--- Begin Exercise material ---

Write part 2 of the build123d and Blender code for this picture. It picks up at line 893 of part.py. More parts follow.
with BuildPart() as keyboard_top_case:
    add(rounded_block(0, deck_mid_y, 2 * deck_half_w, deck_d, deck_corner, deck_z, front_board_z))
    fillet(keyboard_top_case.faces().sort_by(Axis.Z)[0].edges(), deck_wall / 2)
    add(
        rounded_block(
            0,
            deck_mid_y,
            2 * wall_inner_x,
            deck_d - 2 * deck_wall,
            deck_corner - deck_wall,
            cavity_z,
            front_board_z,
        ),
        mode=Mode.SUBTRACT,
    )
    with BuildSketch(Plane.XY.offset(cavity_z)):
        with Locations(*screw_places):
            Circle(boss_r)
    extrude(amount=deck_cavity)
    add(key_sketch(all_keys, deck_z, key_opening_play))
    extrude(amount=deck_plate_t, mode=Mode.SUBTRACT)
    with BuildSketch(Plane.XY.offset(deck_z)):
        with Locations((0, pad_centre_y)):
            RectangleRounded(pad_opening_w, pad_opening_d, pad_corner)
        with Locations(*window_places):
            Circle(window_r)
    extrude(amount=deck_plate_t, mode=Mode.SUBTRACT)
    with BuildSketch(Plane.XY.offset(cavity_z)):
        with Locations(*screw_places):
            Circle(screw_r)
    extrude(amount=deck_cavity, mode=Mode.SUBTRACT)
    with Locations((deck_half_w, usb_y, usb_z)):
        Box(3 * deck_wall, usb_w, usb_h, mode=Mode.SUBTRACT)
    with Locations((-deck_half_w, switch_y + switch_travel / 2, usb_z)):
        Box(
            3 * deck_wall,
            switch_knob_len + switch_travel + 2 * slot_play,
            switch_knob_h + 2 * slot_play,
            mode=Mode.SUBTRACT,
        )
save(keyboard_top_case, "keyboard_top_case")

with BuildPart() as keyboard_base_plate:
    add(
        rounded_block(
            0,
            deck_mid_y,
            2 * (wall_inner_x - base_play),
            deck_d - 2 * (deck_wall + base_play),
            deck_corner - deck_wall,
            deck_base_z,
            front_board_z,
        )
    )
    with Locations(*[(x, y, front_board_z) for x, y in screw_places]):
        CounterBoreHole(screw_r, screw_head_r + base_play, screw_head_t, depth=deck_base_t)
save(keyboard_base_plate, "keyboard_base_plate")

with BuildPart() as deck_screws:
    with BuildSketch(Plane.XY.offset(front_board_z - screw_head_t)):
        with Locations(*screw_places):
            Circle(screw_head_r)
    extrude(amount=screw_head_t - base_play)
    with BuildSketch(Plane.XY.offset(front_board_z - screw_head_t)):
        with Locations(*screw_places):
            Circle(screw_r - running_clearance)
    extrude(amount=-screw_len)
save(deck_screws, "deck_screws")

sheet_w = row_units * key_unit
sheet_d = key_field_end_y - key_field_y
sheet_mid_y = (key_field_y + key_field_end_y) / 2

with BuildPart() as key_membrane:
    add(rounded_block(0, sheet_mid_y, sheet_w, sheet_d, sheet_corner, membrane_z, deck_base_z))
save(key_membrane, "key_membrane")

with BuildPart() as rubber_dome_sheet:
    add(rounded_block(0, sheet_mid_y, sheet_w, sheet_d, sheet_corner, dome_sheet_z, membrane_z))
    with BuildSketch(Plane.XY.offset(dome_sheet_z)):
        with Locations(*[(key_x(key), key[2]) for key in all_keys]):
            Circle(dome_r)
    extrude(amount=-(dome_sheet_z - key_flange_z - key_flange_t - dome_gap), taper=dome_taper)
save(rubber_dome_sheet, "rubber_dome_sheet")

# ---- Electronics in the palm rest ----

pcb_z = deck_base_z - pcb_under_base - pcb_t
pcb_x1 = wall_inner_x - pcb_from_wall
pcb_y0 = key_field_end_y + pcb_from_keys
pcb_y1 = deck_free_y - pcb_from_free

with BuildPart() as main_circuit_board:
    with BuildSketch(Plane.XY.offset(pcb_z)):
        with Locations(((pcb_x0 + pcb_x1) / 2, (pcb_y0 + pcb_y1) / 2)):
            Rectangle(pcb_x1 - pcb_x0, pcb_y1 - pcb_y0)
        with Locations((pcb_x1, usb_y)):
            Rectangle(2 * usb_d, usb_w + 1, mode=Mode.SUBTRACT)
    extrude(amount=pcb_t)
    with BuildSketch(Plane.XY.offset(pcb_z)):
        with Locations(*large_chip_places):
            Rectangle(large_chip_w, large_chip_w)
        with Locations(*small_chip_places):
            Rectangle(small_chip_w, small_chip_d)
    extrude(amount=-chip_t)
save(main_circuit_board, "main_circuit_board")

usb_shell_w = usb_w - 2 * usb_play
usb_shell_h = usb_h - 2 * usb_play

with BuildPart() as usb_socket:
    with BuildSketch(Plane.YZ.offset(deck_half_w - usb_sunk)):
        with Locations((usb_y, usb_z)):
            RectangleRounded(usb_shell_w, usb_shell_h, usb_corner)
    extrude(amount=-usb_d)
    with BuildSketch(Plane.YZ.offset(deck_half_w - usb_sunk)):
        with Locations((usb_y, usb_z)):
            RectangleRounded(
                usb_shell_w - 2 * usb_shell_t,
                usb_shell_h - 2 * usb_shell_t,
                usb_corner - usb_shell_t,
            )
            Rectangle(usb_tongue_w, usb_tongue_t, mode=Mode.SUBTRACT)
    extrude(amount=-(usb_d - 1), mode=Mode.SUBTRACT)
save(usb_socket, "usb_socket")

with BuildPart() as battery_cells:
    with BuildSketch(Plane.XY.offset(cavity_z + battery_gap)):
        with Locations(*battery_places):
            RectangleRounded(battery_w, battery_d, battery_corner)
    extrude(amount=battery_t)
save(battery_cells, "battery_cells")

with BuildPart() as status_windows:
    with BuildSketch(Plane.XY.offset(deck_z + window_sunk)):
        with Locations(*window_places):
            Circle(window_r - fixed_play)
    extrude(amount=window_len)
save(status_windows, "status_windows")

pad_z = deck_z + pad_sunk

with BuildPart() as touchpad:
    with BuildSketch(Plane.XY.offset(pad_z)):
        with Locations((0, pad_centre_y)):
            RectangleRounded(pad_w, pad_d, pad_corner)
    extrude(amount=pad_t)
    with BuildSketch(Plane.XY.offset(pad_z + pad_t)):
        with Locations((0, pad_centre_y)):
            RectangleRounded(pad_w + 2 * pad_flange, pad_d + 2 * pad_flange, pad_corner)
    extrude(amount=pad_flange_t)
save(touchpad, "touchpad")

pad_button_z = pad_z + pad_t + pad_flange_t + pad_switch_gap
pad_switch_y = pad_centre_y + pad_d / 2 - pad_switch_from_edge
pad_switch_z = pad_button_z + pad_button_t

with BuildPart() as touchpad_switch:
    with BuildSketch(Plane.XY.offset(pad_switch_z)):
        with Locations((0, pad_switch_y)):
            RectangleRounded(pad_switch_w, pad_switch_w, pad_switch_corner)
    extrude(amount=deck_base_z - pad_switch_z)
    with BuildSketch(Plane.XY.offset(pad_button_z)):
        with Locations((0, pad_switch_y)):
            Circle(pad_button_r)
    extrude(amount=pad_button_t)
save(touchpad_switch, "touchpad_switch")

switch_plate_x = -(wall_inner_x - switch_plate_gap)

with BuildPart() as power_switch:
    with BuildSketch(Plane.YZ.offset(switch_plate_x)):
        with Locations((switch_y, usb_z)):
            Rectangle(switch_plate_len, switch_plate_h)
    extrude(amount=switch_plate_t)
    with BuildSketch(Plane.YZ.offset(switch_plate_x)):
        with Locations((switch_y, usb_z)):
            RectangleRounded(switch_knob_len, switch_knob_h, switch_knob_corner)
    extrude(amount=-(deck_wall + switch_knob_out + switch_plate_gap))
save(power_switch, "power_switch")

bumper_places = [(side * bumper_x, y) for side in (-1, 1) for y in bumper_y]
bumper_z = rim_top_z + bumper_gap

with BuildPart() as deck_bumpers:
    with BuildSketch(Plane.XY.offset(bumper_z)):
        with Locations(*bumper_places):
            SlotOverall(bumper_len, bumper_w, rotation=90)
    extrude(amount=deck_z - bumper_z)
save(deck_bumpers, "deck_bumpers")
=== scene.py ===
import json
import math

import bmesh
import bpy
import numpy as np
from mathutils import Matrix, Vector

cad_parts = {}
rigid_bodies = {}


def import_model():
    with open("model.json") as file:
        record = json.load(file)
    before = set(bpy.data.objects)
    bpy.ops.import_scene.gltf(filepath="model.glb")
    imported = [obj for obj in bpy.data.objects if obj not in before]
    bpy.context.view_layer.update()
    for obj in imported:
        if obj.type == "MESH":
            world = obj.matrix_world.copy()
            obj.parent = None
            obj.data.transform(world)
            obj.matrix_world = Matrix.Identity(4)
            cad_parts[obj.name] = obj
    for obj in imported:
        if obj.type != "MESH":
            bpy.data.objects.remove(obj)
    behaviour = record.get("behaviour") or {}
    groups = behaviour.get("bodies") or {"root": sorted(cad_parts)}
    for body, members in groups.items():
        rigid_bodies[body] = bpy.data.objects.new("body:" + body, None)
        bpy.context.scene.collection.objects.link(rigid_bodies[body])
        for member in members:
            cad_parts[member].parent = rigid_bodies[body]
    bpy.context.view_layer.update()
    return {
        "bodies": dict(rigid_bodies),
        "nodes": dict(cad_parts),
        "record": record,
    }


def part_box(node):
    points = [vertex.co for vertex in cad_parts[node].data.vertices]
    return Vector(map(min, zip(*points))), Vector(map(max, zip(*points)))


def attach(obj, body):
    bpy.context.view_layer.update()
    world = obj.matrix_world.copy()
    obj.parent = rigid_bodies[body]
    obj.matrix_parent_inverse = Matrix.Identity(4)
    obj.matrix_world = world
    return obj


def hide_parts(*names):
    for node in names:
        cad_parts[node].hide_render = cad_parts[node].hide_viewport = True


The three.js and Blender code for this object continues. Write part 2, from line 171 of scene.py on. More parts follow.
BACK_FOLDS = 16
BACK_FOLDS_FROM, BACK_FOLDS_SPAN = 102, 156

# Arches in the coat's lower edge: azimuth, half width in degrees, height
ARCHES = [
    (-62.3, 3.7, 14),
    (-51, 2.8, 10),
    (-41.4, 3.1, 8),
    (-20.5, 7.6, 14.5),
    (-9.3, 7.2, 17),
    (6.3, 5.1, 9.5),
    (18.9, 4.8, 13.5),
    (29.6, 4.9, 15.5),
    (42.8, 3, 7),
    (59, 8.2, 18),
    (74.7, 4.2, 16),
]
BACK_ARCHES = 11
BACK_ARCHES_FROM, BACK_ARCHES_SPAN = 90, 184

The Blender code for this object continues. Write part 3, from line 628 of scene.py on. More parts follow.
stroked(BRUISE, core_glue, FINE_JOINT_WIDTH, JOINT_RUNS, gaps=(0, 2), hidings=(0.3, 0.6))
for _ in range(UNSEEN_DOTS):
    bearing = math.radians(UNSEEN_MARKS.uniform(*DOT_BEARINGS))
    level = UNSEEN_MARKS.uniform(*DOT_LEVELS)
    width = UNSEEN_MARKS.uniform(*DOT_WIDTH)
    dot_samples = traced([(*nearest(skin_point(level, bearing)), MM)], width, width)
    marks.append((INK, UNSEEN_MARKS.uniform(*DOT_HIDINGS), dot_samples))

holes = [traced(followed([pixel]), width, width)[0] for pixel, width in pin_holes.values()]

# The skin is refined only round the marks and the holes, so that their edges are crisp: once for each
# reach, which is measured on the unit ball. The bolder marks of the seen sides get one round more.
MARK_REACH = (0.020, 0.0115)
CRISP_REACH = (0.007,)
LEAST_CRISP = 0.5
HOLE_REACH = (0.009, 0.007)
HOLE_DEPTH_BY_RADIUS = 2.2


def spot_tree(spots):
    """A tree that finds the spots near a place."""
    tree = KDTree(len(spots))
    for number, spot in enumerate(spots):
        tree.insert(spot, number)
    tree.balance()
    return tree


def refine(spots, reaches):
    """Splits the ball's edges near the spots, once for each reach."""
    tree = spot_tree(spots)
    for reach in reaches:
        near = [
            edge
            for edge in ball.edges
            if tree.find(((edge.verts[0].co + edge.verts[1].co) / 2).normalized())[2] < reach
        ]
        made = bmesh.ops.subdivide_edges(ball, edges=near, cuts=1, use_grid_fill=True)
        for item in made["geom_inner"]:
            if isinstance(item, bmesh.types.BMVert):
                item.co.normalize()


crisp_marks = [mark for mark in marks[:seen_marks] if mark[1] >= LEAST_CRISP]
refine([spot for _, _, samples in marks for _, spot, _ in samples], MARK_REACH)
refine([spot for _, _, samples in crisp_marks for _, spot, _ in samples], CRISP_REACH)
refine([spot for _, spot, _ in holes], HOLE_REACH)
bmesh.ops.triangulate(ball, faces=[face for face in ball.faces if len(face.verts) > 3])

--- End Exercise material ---

> **Given problem**
Output the lines of the records above exactly as they appear, from the line containing "points = [vertex.co" through the line containing "return tree".

> **Exercise output**
    points = [vertex.co for vertex in cad_parts[node].data.vertices]
    return Vector(map(min, zip(*points))), Vector(map(max, zip(*points)))


def attach(obj, body):
    bpy.context.view_layer.update()
    world = obj.matrix_world.copy()
    obj.parent = rigid_bodies[body]
    obj.matrix_parent_inverse = Matrix.Identity(4)
    obj.matrix_world = world
    return obj


def hide_parts(*names):
    for node in names:
        cad_parts[node].hide_render = cad_parts[node].hide_viewport = True


The three.js and Blender code for this object continues. Write part 2, from line 171 of scene.py on. More parts follow.
BACK_FOLDS = 16
BACK_FOLDS_FROM, BACK_FOLDS_SPAN = 102, 156

# Arches in the coat's lower edge: azimuth, half width in degrees, height
ARCHES = [
    (-62.3, 3.7, 14),
    (-51, 2.8, 10),
    (-41.4, 3.1, 8),
    (-20.5, 7.6, 14.5),
    (-9.3, 7.2, 17),
    (6.3, 5.1, 9.5),
    (18.9, 4.8, 13.5),
    (29.6, 4.9, 15.5),
    (42.8, 3, 7),
    (59, 8.2, 18),
    (74.7, 4.2, 16),
]
BACK_ARCHES = 11
BACK_ARCHES_FROM, BACK_ARCHES_SPAN = 90, 184

The Blender code for this object continues. Write part 3, from line 628 of scene.py on. More parts follow.
stroked(BRUISE, core_glue, FINE_JOINT_WIDTH, JOINT_RUNS, gaps=(0, 2), hidings=(0.3, 0.6))
for _ in range(UNSEEN_DOTS):
    bearing = math.radians(UNSEEN_MARKS.uniform(*DOT_BEARINGS))
    level = UNSEEN_MARKS.uniform(*DOT_LEVELS)
    width = UNSEEN_MARKS.uniform(*DOT_WIDTH)
    dot_samples = traced([(*nearest(skin_point(level, bearing)), MM)], width, width)
    marks.append((INK, UNSEEN_MARKS.uniform(*DOT_HIDINGS), dot_samples))

holes = [traced(followed([pixel]), width, width)[0] for pixel, width in pin_holes.values()]

# The skin is refined only round the marks and the holes, so that their edges are crisp: once for each
# reach, which is measured on the unit ball. The bolder marks of the seen sides get one round more.
MARK_REACH = (0.020, 0.0115)
CRISP_REACH = (0.007,)
LEAST_CRISP = 0.5
HOLE_REACH = (0.009, 0.007)
HOLE_DEPTH_BY_RADIUS = 2.2


def spot_tree(spots):
    """A tree that finds the spots near a place."""
    tree = KDTree(len(spots))
    for number, spot in enumerate(spots):
        tree.insert(spot, number)
    tree.balance()
    return tree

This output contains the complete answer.